What the task asks
Reproduce each line exactly.

Available data
——

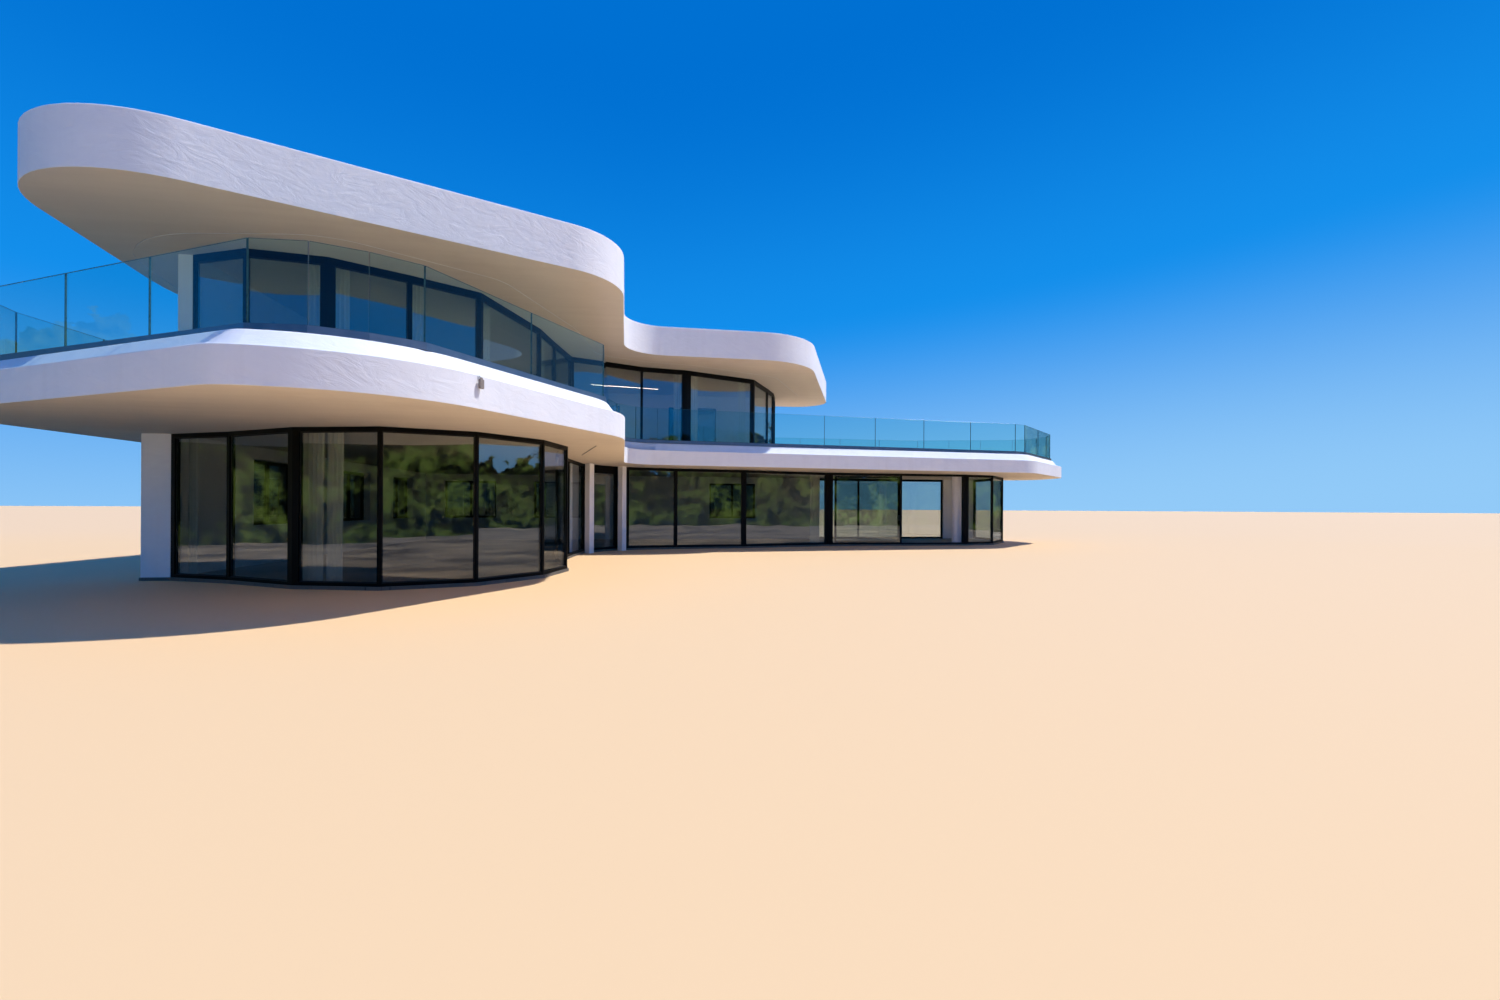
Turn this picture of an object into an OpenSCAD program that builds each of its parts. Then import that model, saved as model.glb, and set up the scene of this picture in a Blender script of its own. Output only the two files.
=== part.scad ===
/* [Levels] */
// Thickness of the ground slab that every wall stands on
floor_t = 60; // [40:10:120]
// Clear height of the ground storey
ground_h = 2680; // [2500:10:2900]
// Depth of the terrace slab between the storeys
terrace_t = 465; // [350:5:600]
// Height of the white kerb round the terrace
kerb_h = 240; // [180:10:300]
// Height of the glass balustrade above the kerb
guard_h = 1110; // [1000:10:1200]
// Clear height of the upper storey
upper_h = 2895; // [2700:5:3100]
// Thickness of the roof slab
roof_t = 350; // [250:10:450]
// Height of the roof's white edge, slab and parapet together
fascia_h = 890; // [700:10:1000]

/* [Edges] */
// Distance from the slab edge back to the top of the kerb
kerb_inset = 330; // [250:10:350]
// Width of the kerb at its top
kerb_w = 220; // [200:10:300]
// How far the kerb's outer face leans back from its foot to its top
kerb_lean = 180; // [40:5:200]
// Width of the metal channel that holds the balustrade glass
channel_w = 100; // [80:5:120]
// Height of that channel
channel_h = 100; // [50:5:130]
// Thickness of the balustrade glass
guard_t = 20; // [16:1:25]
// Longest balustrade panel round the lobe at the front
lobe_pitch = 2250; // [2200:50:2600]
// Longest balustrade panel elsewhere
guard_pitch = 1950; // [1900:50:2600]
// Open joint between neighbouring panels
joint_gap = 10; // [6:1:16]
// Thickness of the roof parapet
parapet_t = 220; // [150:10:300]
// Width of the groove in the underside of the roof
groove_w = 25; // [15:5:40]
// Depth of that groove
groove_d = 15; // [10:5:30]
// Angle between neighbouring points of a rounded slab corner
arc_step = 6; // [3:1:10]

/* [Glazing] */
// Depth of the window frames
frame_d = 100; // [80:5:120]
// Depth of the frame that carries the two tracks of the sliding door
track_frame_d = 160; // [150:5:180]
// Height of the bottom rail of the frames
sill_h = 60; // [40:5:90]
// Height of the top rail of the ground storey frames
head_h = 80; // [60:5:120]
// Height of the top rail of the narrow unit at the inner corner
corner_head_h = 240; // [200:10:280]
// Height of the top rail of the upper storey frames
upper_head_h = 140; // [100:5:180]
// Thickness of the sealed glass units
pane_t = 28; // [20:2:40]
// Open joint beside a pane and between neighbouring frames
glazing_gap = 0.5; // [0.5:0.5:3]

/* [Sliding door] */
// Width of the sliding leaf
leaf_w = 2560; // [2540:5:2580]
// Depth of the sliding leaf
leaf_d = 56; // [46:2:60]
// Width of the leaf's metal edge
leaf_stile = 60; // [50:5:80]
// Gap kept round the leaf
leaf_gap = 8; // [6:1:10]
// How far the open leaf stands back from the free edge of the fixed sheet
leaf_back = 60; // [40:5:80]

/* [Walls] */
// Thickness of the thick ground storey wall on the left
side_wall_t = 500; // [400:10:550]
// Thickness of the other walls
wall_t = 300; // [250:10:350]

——

Answer to this task
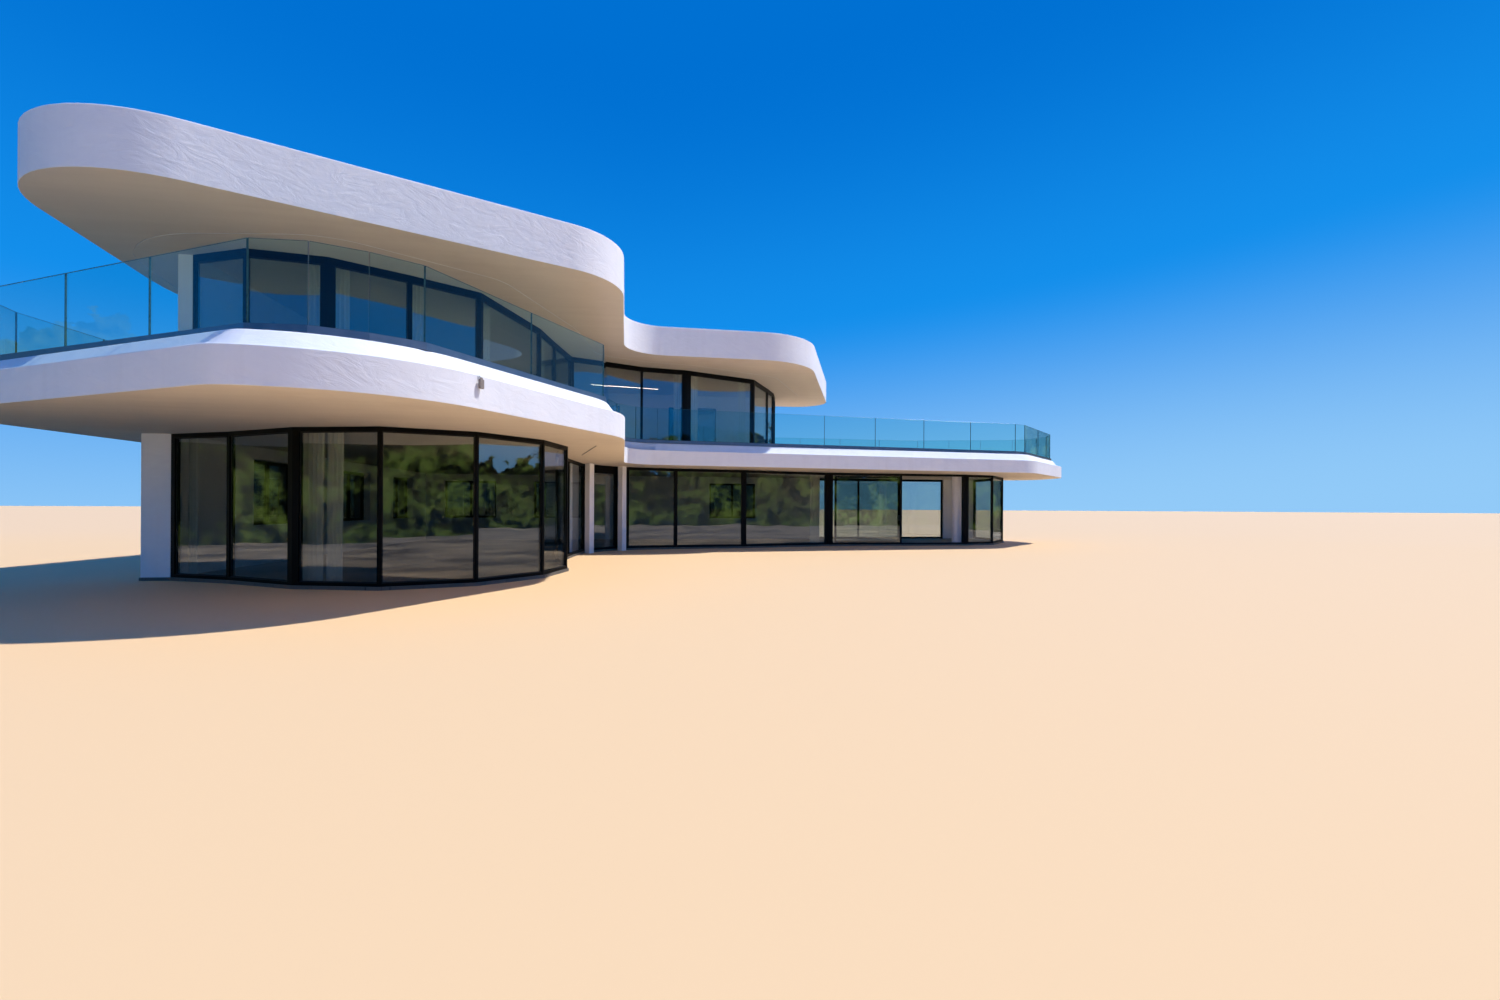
Turn this picture of an object into an OpenSCAD program that builds each of its parts. Then import that model, saved as model.glb, and set up the scene of this picture in a Blender script of its own. Output only the two files.
=== part.scad ===
/* [Levels] */
// Thickness of the ground slab that every wall stands on
floor_t = 60; // [40:10:120]
// Clear height of the ground storey
ground_h = 2680; // [2500:10:2900]
// Depth of the terrace slab between the storeys
terrace_t = 465; // [350:5:600]
// Height of the white kerb round the terrace
kerb_h = 240; // [180:10:300]
// Height of the glass balustrade above the kerb
guard_h = 1110; // [1000:10:1200]
// Clear height of the upper storey
upper_h = 2895; // [2700:5:3100]
// Thickness of the roof slab
roof_t = 350; // [250:10:450]
// Height of the roof's white edge, slab and parapet together
fascia_h = 890; // [700:10:1000]

/* [Edges] */
// Distance from the slab edge back to the top of the kerb
kerb_inset = 330; // [250:10:350]
// Width of the kerb at its top
kerb_w = 220; // [200:10:300]
// How far the kerb's outer face leans back from its foot to its top
kerb_lean = 180; // [40:5:200]
// Width of the metal channel that holds the balustrade glass
channel_w = 100; // [80:5:120]
// Height of that channel
channel_h = 100; // [50:5:130]
// Thickness of the balustrade glass
guard_t = 20; // [16:1:25]
// Longest balustrade panel round the lobe at the front
lobe_pitch = 2250; // [2200:50:2600]
// Longest balustrade panel elsewhere
guard_pitch = 1950; // [1900:50:2600]
// Open joint between neighbouring panels
joint_gap = 10; // [6:1:16]
// Thickness of the roof parapet
parapet_t = 220; // [150:10:300]
// Width of the groove in the underside of the roof
groove_w = 25; // [15:5:40]
// Depth of that groove
groove_d = 15; // [10:5:30]
// Angle between neighbouring points of a rounded slab corner
arc_step = 6; // [3:1:10]

/* [Glazing] */
// Depth of the window frames
frame_d = 100; // [80:5:120]
// Depth of the frame that carries the two tracks of the sliding door
track_frame_d = 160; // [150:5:180]
// Height of the bottom rail of the frames
sill_h = 60; // [40:5:90]
// Height of the top rail of the ground storey frames
head_h = 80; // [60:5:120]
// Height of the top rail of the narrow unit at the inner corner
corner_head_h = 240; // [200:10:280]
// Height of the top rail of the upper storey frames
upper_head_h = 140; // [100:5:180]
// Thickness of the sealed glass units
pane_t = 28; // [20:2:40]
// Open joint beside a pane and between neighbouring frames
glazing_gap = 0.5; // [0.5:0.5:3]

/* [Sliding door] */
// Width of the sliding leaf
leaf_w = 2560; // [2540:5:2580]
// Depth of the sliding leaf
leaf_d = 56; // [46:2:60]
// Width of the leaf's metal edge
leaf_stile = 60; // [50:5:80]
// Gap kept round the leaf
leaf_gap = 8; // [6:1:10]
// How far the open leaf stands back from the free edge of the fixed sheet
leaf_back = 60; // [40:5:80]

/* [Walls] */
// Thickness of the thick ground storey wall on the left
side_wall_t = 500; // [400:10:550]
// Thickness of the other walls
wall_t = 300; // [250:10:350]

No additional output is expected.